## Available records

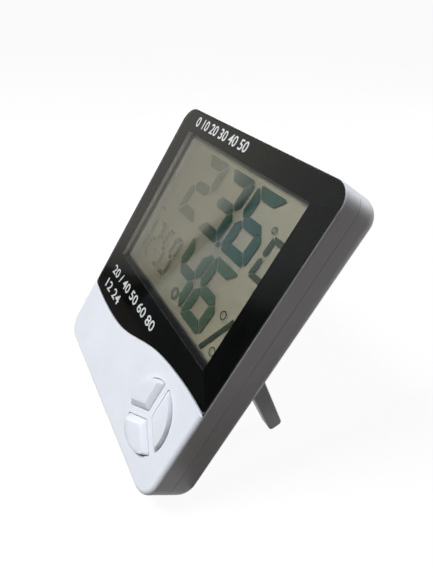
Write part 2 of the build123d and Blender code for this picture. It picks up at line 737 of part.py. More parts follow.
def spring_line():
    """Centre line of the coned contact spring: points and directions at each quarter turn."""
    base_x = -BAY_X + CONTACT_T + WIRE_R
    tip_x = BAY_X - CONTACT_T - NUB_L - CELL_L - WIRE_R
    count = round(SPRING_TURNS * 4)
    spots = []
    for number in range(count + 1):
        share = number / count
        bearing = number * pi / 2
        radius = SPRING_BASE_R + (SPRING_TIP_R - SPRING_BASE_R) * share
        shrink = (SPRING_TIP_R - SPRING_BASE_R) / (SPRING_TURNS * 2 * pi)
        climb = (tip_x - base_x) / (SPRING_TURNS * 2 * pi)
        spot = Vector(
            base_x + (tip_x - base_x) * share,
            CELL_Y + radius * cos(bearing),
            BAY_Z + radius * sin(bearing),
        )
        way = Vector(
            climb,
            shrink * cos(bearing) - radius * sin(bearing),
            shrink * sin(bearing) + radius * cos(bearing),
        )
        spots.append((spot, way.normalized()))
    return spots


def contact_spring():
    """Coned spring that presses on the flat end of the cell."""
    spots = spring_line()
    arcs = []
    for (start, start_way), (end, end_way) in zip(spots, spots[1:]):
        arcs += biarc(start, start_way, end, end_way)
    path = Wire(arcs)
    section = Plane(origin=spots[0][0], z_dir=spots[0][1]) * Circle(WIRE_R)
    turn = (SPRING_BASE_R - SPRING_TIP_R) / SPRING_TURNS
    rise = (spots[-1][0].X - spots[0][0].X) / SPRING_TURNS
    print("least gap between the spring's turns", round(hypot(turn, rise) - 2 * WIRE_R, 2))
    return sweep(section, path=path)


# Stand
def hinge_polar(radius, angle):
    """Point in y and z at a distance and an angle from the hinge axis."""
    return (HINGE_Y + radius * cos(radians(angle)), HINGE_Z + radius * sin(radians(angle)))


def bar_outline():
    """Section of the hinge bar: flush outside, round inside, with the heel that stops it."""
    rise = sqrt(HEEL_R**2 - HINGE_INSET**2)
    flush_angle = degrees(atan2(rise, HINGE_INSET))
    heel_angle = 180 - OPEN_ANGLE - degrees(acos(BARREL_R / HEEL_R))
    foot = HINGE_Z - BARREL_R
    heel = hinge_polar(HEEL_R, heel_angle)
    heel_end = hinge_polar(BARREL_R, 180 - OPEN_ANGLE)
    over = ThreePointArc(
        (CASE_D, HINGE_Z + rise), hinge_polar(HEEL_R, (flush_angle + heel_angle) / 2), heel
    )
    under = ThreePointArc(
        heel_end, hinge_polar(BARREL_R, (450 - OPEN_ANGLE) / 2), (HINGE_Y, foot)
    )
    edges = [
        Line((CASE_D, foot), (CASE_D, HINGE_Z + rise)),
        over,
        Line(heel, heel_end),
        under,
        Line((HINGE_Y, foot), (CASE_D, foot)),
    ]
    return make_face(Curve() + edges)


def leg_outline():
    """Side view of a leg, folded: flush outside, thinner towards its rounded tip."""
    corners = Polyline(
        (CASE_D, HINGE_Z),
        (CASE_D, LEG_TIP_Z),
        (CASE_D - LEG_TIP_T, LEG_TIP_Z),
        (CASE_D - LEG_BASE_T, HINGE_Z - BARREL_R),
        (CASE_D - LEG_BASE_T, HINGE_Z),
        close=True,
    )
    face = make_face(corners)
    return fillet(face.vertices().group_by(Axis.Y)[0], LEG_TIP_R)


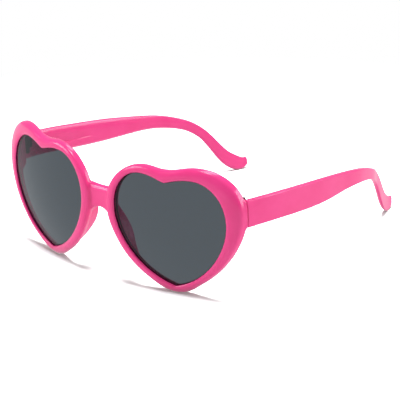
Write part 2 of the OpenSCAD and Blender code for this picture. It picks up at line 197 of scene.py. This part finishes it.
def softened(corners, radii, m):
    """A closed outline with each corner rounded over its radius before it and after it."""
    corners = np.asarray(corners, float)
    back = np.roll(corners, 1, -2) - corners
    ahead = np.roll(corners, -1, -2) - corners
    back /= np.linalg.norm(back, axis=-1, keepdims=True)
    ahead /= np.linalg.norm(ahead, axis=-1, keepdims=True)
    r = np.asarray(radii, float)[..., None]
    bends = rounded(corners + back * r, corners, corners + ahead * r, m)
    return bends.reshape(*bends.shape[:-3], -1, 2)


def grid_faces(rows, columns, ring):
    """Quads of a grid whose columns close on themselves, and its rows too for a ring."""
    i, j = np.meshgrid(np.arange(rows if ring else rows - 1), np.arange(columns), indexing="ij")
    a, b = i * columns, (i + 1) % rows * columns
    k = (j + 1) % columns
    return np.stack([a + j, b + j, b + k, a + k], -1).reshape(-1, 4)


def set_outwards(mesh):
    """Turns the faces of a closed mesh outwards."""
    work = bmesh.new()
    work.from_mesh(mesh)
    bmesh.ops.recalc_face_normals(work, faces=work.faces)
    work.to_mesh(mesh)
    work.free()


def surface(name, grids):
    """One object from grids of points in millimetres, each (points, is it a ring). A grid that is
    no ring is closed by a fan to the middle of its first and its last row."""
    points, faces, start = [], [], 0
    for grid, ring in grids:
        rows, columns = grid.shape[:2]
        points.append(grid.reshape(-1, 3))
        faces += (grid_faces(rows, columns, ring) + start).tolist()
        first, last = start, start + (rows - 1) * columns
        start += rows * columns
        if not ring:
            j = np.arange(columns)
            k = (j + 1) % columns
            points.append(np.stack([grid[0].mean(0), grid[-1].mean(0)]))
            faces += np.stack([first + k, np.full_like(j, start), first + j], -1).tolist()
            faces += np.stack([last + j, np.full_like(j, start + 1), last + k], -1).tolist()
            start += 2
    mesh = bpy.data.meshes.new(name)
    mesh.from_pydata((np.concatenate(points) / 1000).tolist(), [], faces)
    piece = bpy.data.objects.new(name, mesh)
    bpy.context.scene.collection.objects.link(piece)
    set_outwards(mesh)
    mesh.polygons.foreach_set("use_smooth", np.ones(len(mesh.polygons), bool))
    return piece


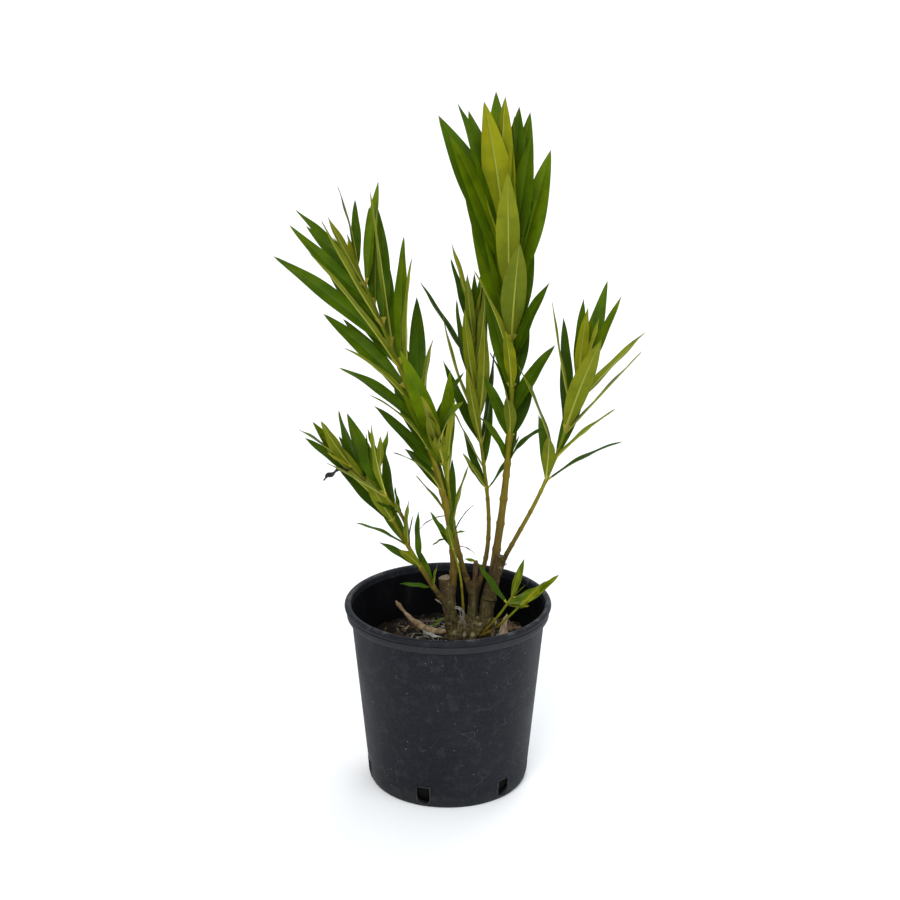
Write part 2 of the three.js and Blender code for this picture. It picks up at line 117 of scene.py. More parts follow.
class Finish:
    """A material as it is built up: a shader, and the noise, ramps and bumps that feed it."""

    def __init__(self, name, roughness, specular=0.5, ior=1.45):
        self.material = bpy.data.materials.new(name)
        self.material.use_nodes = True
        self.nodes = self.material.node_tree.nodes
        self.links = self.material.node_tree.links
        self.shader = self.nodes["Principled BSDF"]
        self.shader.inputs["Roughness"].default_value = roughness
        self.shader.inputs["Specular IOR Level"].default_value = specular
        self.shader.inputs["IOR"].default_value = ior
        self.place = self.nodes.new("ShaderNodeTexCoord")
        self.skin = None

    def stretched(self, stretch):
        mapping = self.nodes.new("ShaderNodeMapping")
        mapping.inputs["Scale"].default_value = stretch
        self.links.new(self.place.outputs["Object"], mapping.inputs["Vector"])
        return mapping.outputs["Vector"]

    def noise(self, scale, detail=4.0, stretch=(1, 1, 1), rough=0.55):
        cloud = self.nodes.new("ShaderNodeTexNoise")
        cloud.inputs["Scale"].default_value = scale
        cloud.inputs["Detail"].default_value = detail
        cloud.inputs["Roughness"].default_value = rough
        self.links.new(self.stretched(stretch), cloud.inputs["Vector"])
        return cloud.outputs["Fac"]

    def blotches(self, scale, low, high, detail=4.0, stretch=(1, 1, 1), rough=0.55):
        """Soft blotches, from 0 where the noise is low to 1 where it is high."""
        return self.between(self.noise(scale, detail, stretch, rough), low, high)

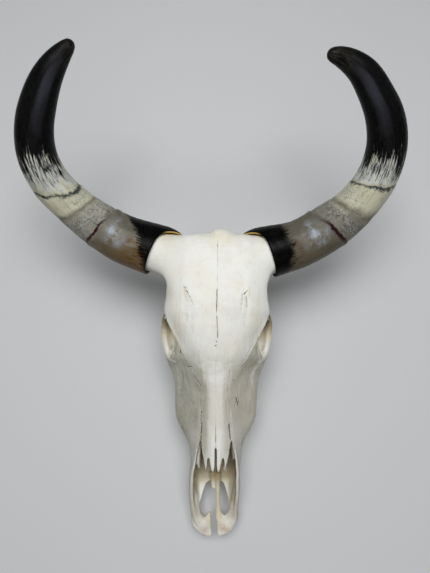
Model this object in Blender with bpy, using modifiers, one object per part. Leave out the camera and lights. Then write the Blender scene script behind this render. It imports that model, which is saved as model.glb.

## Task directions
Copy the material above back out, exactly as written.

## Correct answer
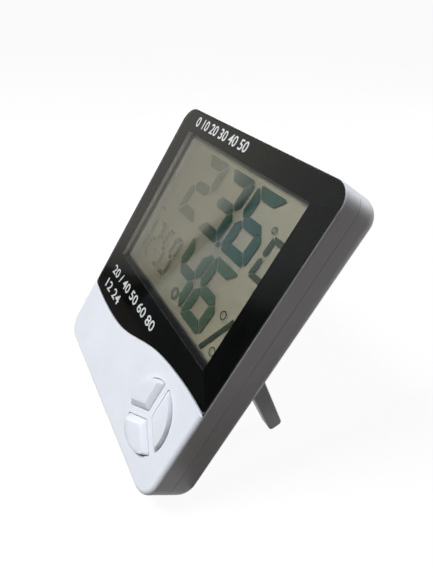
Write part 2 of the build123d and Blender code for this picture. It picks up at line 737 of part.py. More parts follow.
def spring_line():
    """Centre line of the coned contact spring: points and directions at each quarter turn."""
    base_x = -BAY_X + CONTACT_T + WIRE_R
    tip_x = BAY_X - CONTACT_T - NUB_L - CELL_L - WIRE_R
    count = round(SPRING_TURNS * 4)
    spots = []
    for number in range(count + 1):
        share = number / count
        bearing = number * pi / 2
        radius = SPRING_BASE_R + (SPRING_TIP_R - SPRING_BASE_R) * share
        shrink = (SPRING_TIP_R - SPRING_BASE_R) / (SPRING_TURNS * 2 * pi)
        climb = (tip_x - base_x) / (SPRING_TURNS * 2 * pi)
        spot = Vector(
            base_x + (tip_x - base_x) * share,
            CELL_Y + radius * cos(bearing),
            BAY_Z + radius * sin(bearing),
        )
        way = Vector(
            climb,
            shrink * cos(bearing) - radius * sin(bearing),
            shrink * sin(bearing) + radius * cos(bearing),
        )
        spots.append((spot, way.normalized()))
    return spots


def contact_spring():
    """Coned spring that presses on the flat end of the cell."""
    spots = spring_line()
    arcs = []
    for (start, start_way), (end, end_way) in zip(spots, spots[1:]):
        arcs += biarc(start, start_way, end, end_way)
    path = Wire(arcs)
    section = Plane(origin=spots[0][0], z_dir=spots[0][1]) * Circle(WIRE_R)
    turn = (SPRING_BASE_R - SPRING_TIP_R) / SPRING_TURNS
    rise = (spots[-1][0].X - spots[0][0].X) / SPRING_TURNS
    print("least gap between the spring's turns", round(hypot(turn, rise) - 2 * WIRE_R, 2))
    return sweep(section, path=path)


# Stand
def hinge_polar(radius, angle):
    """Point in y and z at a distance and an angle from the hinge axis."""
    return (HINGE_Y + radius * cos(radians(angle)), HINGE_Z + radius * sin(radians(angle)))


def bar_outline():
    """Section of the hinge bar: flush outside, round inside, with the heel that stops it."""
    rise = sqrt(HEEL_R**2 - HINGE_INSET**2)
    flush_angle = degrees(atan2(rise, HINGE_INSET))
    heel_angle = 180 - OPEN_ANGLE - degrees(acos(BARREL_R / HEEL_R))
    foot = HINGE_Z - BARREL_R
    heel = hinge_polar(HEEL_R, heel_angle)
    heel_end = hinge_polar(BARREL_R, 180 - OPEN_ANGLE)
    over = ThreePointArc(
        (CASE_D, HINGE_Z + rise), hinge_polar(HEEL_R, (flush_angle + heel_angle) / 2), heel
    )
    under = ThreePointArc(
        heel_end, hinge_polar(BARREL_R, (450 - OPEN_ANGLE) / 2), (HINGE_Y, foot)
    )
    edges = [
        Line((CASE_D, foot), (CASE_D, HINGE_Z + rise)),
        over,
        Line(heel, heel_end),
        under,
        Line((HINGE_Y, foot), (CASE_D, foot)),
    ]
    return make_face(Curve() + edges)


def leg_outline():
    """Side view of a leg, folded: flush outside, thinner towards its rounded tip."""
    corners = Polyline(
        (CASE_D, HINGE_Z),
        (CASE_D, LEG_TIP_Z),
        (CASE_D - LEG_TIP_T, LEG_TIP_Z),
        (CASE_D - LEG_BASE_T, HINGE_Z - BARREL_R),
        (CASE_D - LEG_BASE_T, HINGE_Z),
        close=True,
    )
    face = make_face(corners)
    return fillet(face.vertices().group_by(Axis.Y)[0], LEG_TIP_R)


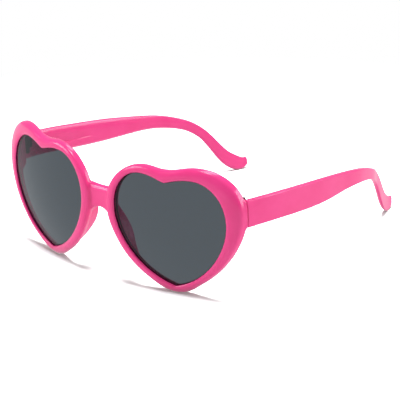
Write part 2 of the OpenSCAD and Blender code for this picture. It picks up at line 197 of scene.py. This part finishes it.
def softened(corners, radii, m):
    """A closed outline with each corner rounded over its radius before it and after it."""
    corners = np.asarray(corners, float)
    back = np.roll(corners, 1, -2) - corners
    ahead = np.roll(corners, -1, -2) - corners
    back /= np.linalg.norm(back, axis=-1, keepdims=True)
    ahead /= np.linalg.norm(ahead, axis=-1, keepdims=True)
    r = np.asarray(radii, float)[..., None]
    bends = rounded(corners + back * r, corners, corners + ahead * r, m)
    return bends.reshape(*bends.shape[:-3], -1, 2)


def grid_faces(rows, columns, ring):
    """Quads of a grid whose columns close on themselves, and its rows too for a ring."""
    i, j = np.meshgrid(np.arange(rows if ring else rows - 1), np.arange(columns), indexing="ij")
    a, b = i * columns, (i + 1) % rows * columns
    k = (j + 1) % columns
    return np.stack([a + j, b + j, b + k, a + k], -1).reshape(-1, 4)


def set_outwards(mesh):
    """Turns the faces of a closed mesh outwards."""
    work = bmesh.new()
    work.from_mesh(mesh)
    bmesh.ops.recalc_face_normals(work, faces=work.faces)
    work.to_mesh(mesh)
    work.free()


def surface(name, grids):
    """One object from grids of points in millimetres, each (points, is it a ring). A grid that is
    no ring is closed by a fan to the middle of its first and its last row."""
    points, faces, start = [], [], 0
    for grid, ring in grids:
        rows, columns = grid.shape[:2]
        points.append(grid.reshape(-1, 3))
        faces += (grid_faces(rows, columns, ring) + start).tolist()
        first, last = start, start + (rows - 1) * columns
        start += rows * columns
        if not ring:
            j = np.arange(columns)
            k = (j + 1) % columns
            points.append(np.stack([grid[0].mean(0), grid[-1].mean(0)]))
            faces += np.stack([first + k, np.full_like(j, start), first + j], -1).tolist()
            faces += np.stack([last + j, np.full_like(j, start + 1), last + k], -1).tolist()
            start += 2
    mesh = bpy.data.meshes.new(name)
    mesh.from_pydata((np.concatenate(points) / 1000).tolist(), [], faces)
    piece = bpy.data.objects.new(name, mesh)
    bpy.context.scene.collection.objects.link(piece)
    set_outwards(mesh)
    mesh.polygons.foreach_set("use_smooth", np.ones(len(mesh.polygons), bool))
    return piece


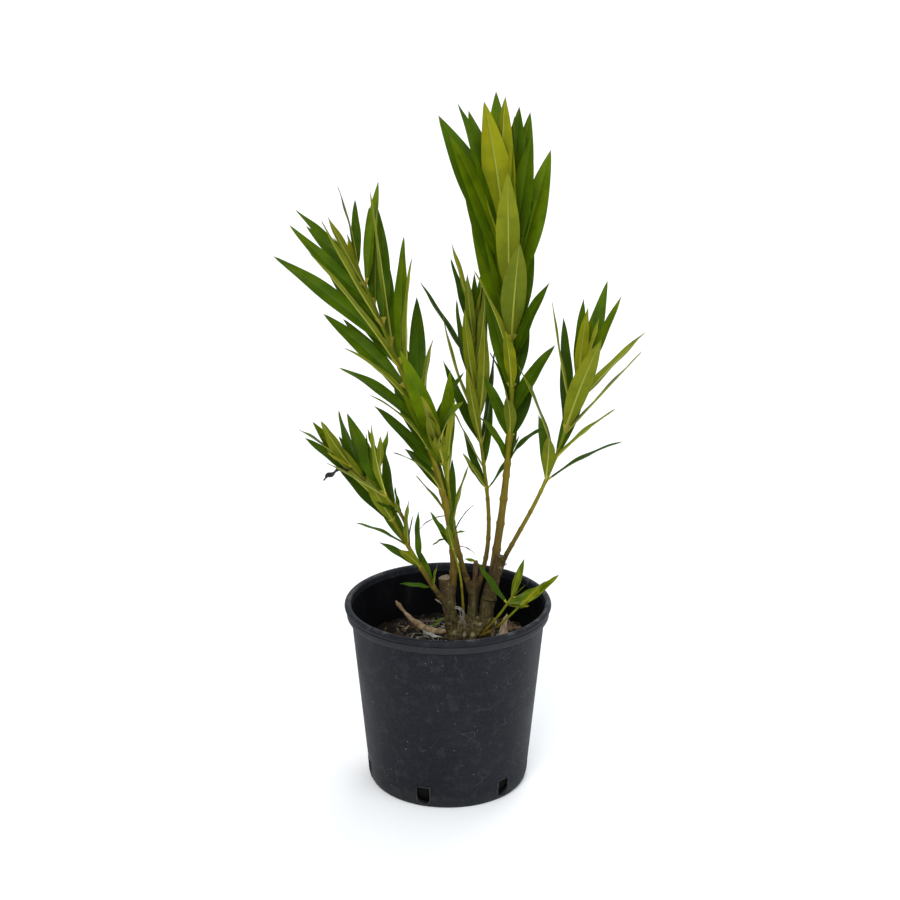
Write part 2 of the three.js and Blender code for this picture. It picks up at line 117 of scene.py. More parts follow.
class Finish:
    """A material as it is built up: a shader, and the noise, ramps and bumps that feed it."""

    def __init__(self, name, roughness, specular=0.5, ior=1.45):
        self.material = bpy.data.materials.new(name)
        self.material.use_nodes = True
        self.nodes = self.material.node_tree.nodes
        self.links = self.material.node_tree.links
        self.shader = self.nodes["Principled BSDF"]
        self.shader.inputs["Roughness"].default_value = roughness
        self.shader.inputs["Specular IOR Level"].default_value = specular
        self.shader.inputs["IOR"].default_value = ior
        self.place = self.nodes.new("ShaderNodeTexCoord")
        self.skin = None

    def stretched(self, stretch):
        mapping = self.nodes.new("ShaderNodeMapping")
        mapping.inputs["Scale"].default_value = stretch
        self.links.new(self.place.outputs["Object"], mapping.inputs["Vector"])
        return mapping.outputs["Vector"]

    def noise(self, scale, detail=4.0, stretch=(1, 1, 1), rough=0.55):
        cloud = self.nodes.new("ShaderNodeTexNoise")
        cloud.inputs["Scale"].default_value = scale
        cloud.inputs["Detail"].default_value = detail
        cloud.inputs["Roughness"].default_value = rough
        self.links.new(self.stretched(stretch), cloud.inputs["Vector"])
        return cloud.outputs["Fac"]

    def blotches(self, scale, low, high, detail=4.0, stretch=(1, 1, 1), rough=0.55):
        """Soft blotches, from 0 where the noise is low to 1 where it is high."""
        return self.between(self.noise(scale, detail, stretch, rough), low, high)

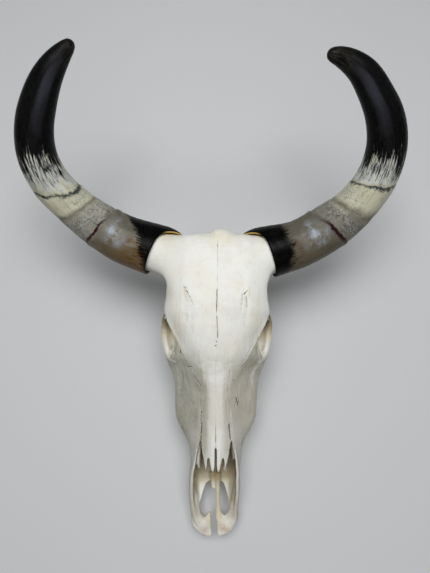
Model this object in Blender with bpy, using modifiers, one object per part. Leave out the camera and lights. Then write the Blender scene script behind this render. It imports that model, which is saved as model.glb.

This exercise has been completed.